T: A love of reading! My parents are big readers, so our house had hundreds of books, and when you live in the middle of the woods (literally), summer breaks were usually spent reading on a couch. I started writing after a sixth grade teacher gave my class a creative writing exercise. I wrote a story about how Edgar Allen Poe might have died from rabies after an unfortunate encounter with a black cat.

 

Q: How has your time in the MFA been?

T: Being around my cohort and the graduate faculty here at Bowling Green has been expansive. I’ve encountered new authors, new styles of writing, and I think it has pushed my own writing to be more daring. I’ve also made some lifelong writing buddies who have introduced me to the pleasures of wine tastings. Still debating which was the more important discovery.

 

Q: What makes you want to accept a submission?
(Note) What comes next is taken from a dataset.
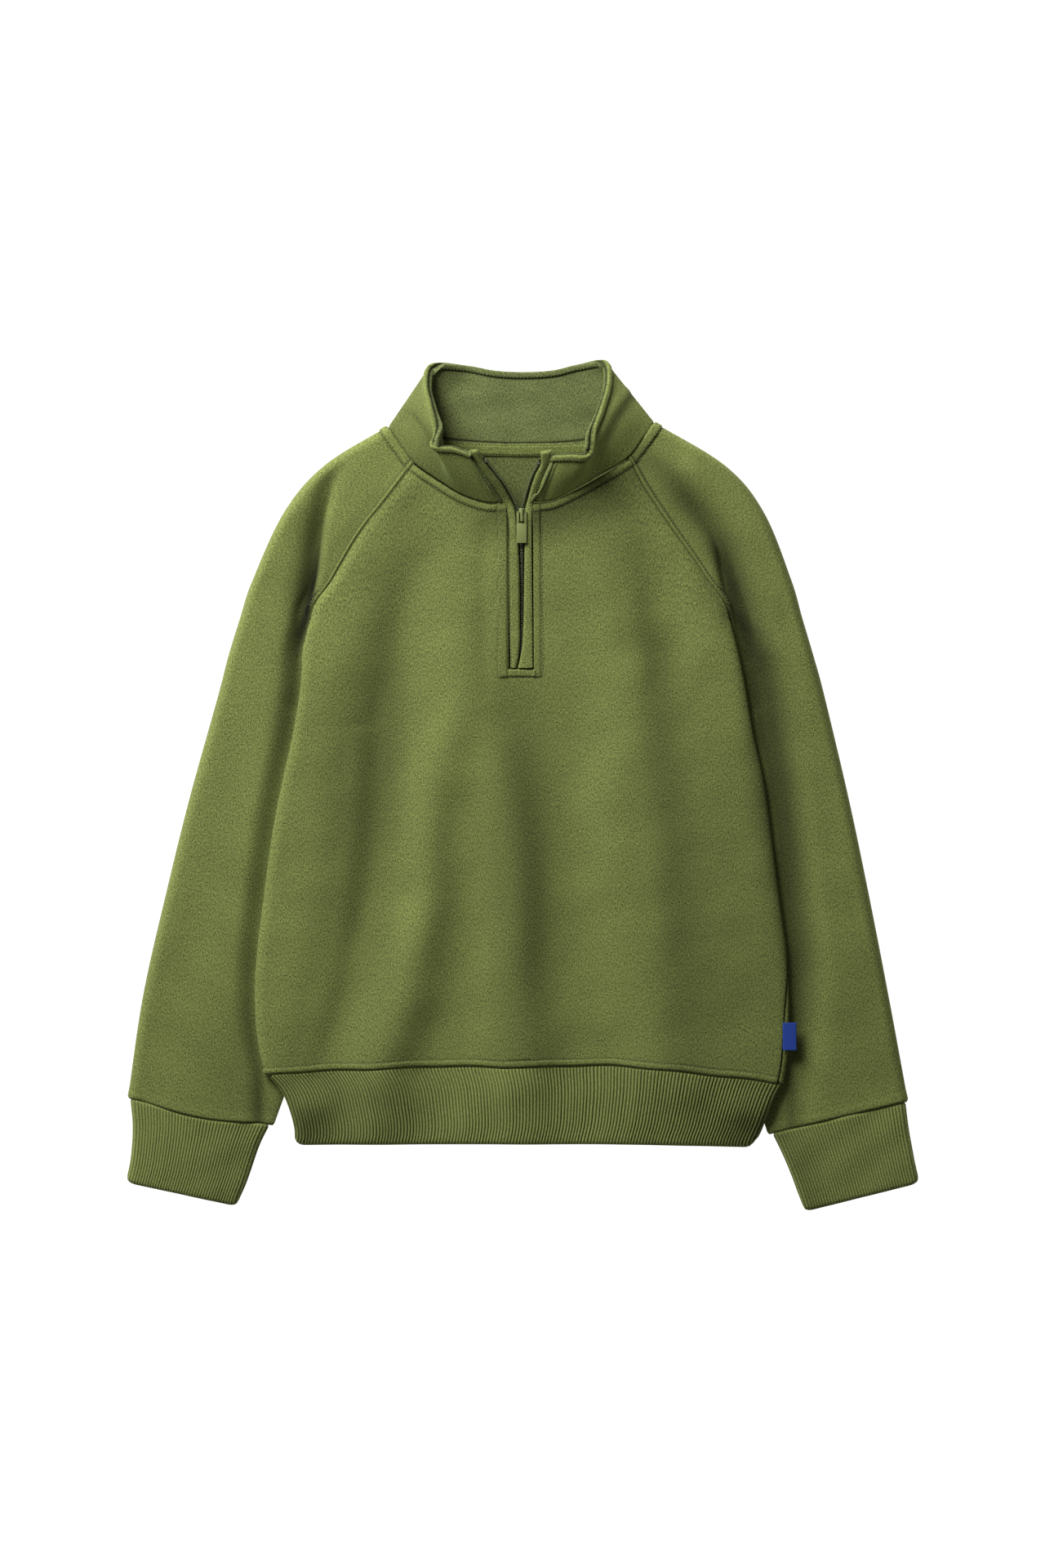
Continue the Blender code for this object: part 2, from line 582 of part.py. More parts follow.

T: Tough question—I tend to like a variety of things and styles. But if I’m going to take something, it needs to be great on every single page. I like pieces that pack an emotional punch, and quirky and unusual stories tend to draw me in. It needs to feel fresh and new and shiny!

 

Q: What’s your favorite story/poem MAR has accepted?

T: Maybe it’s my favorite story because it’s the first one I accepted since taking over as Fiction Editor, but “Goon” by Micah Cratty, which will be featured in the next issue. The voice is comically tragic, and so well-crafted that I wanted it immediately, and I still can’t stop thinking about the image of a ditch with cows looking on.

 

Q: What’s the best advice a writer has given you?

T: Probably just to keep writing—something that several writers/mentors have told me. It’s easy to say, ‘I’ll write tomorrow’ when you’re feeling stuck or blocked, but sometimes the reason you don’t want to write a scene is because you’re scared to write it. And those are usually the most important ones. I’d rather write it and revise it than sit there feeling guilty about not writing.

 

Q: Best experience in Bowling Green so far?

T: Seeing my dog try to hide in the neighbor’s cornfields. He thinks he’s so clever.